Because we don't know for sure where the exact tipping point is. I don't know for sure where it is. There's the hot-house Earth scenario that was published last year, where the writers thought it was about was about two degrees. And that a two-degree warming will hit into a hot-house Earth scenario, where tipping cascades will set off changes that we won't be able to act on.

I know some people believe that we have a number of locked in... It's not, "some people believe," it's -- there is a range of science out there showing that we have a number of locked-in temperature increases.

So, for example, when the particulate matter clears out of the atmosphere from reduction of fossil fuel burning, etc., that that clearing of the air will get a one-off warming hit, because we're actually being slightly masked from the sun's energy by that particulate matter.

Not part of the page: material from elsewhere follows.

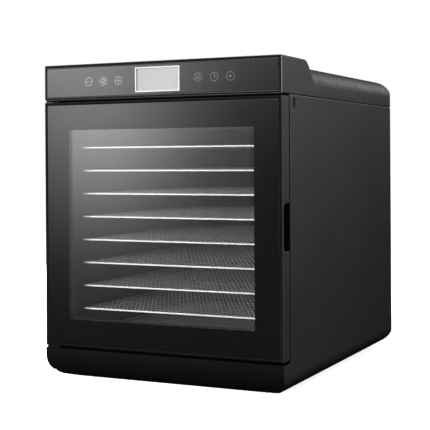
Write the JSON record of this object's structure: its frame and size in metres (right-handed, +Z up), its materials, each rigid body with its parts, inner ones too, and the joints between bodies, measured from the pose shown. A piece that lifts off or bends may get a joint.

So, I personally think we were heading for way beyond 1.5 degrees. I cannot see that we are going to be able to limit that. And I think anyone who feels like we could meet that 1.5degrees must be in some sorts of denial or collusion, because you just have to look at the Keeling curve. You just have to look at the plots on the Keeling curve, and it's going up and up and up.

And last year's emission was May 2018 to May 2019, was the highest emissions ever in a 12-month period.

So, these data points don't show any sign of slowing down.

But at the same time it's easy to think things are good by reading -- people want to read smiley, happy stuff, and yes, there's some joint G7 meeting about to happen in some posh place of the world’s leading fashion houses looking at sustainable fashion. And I just shared it on LinkedIn just earlier today and you know, I just, I'm afraid I must've be come across a little bit cheeky in my LinkedIn material, but I think it needs to be said -- that these people can agree all sorts of things, but at the end of the day, consumption’s got to go down.

Anthony: Yes.

Zoe: So I suppose answering your question. Coming back to your point -- what do I actually believe? -- and part of me thinks we probably have gone past the point, but I'm choosing to not allow that part of me to be in the majority because it would prevent me from acting.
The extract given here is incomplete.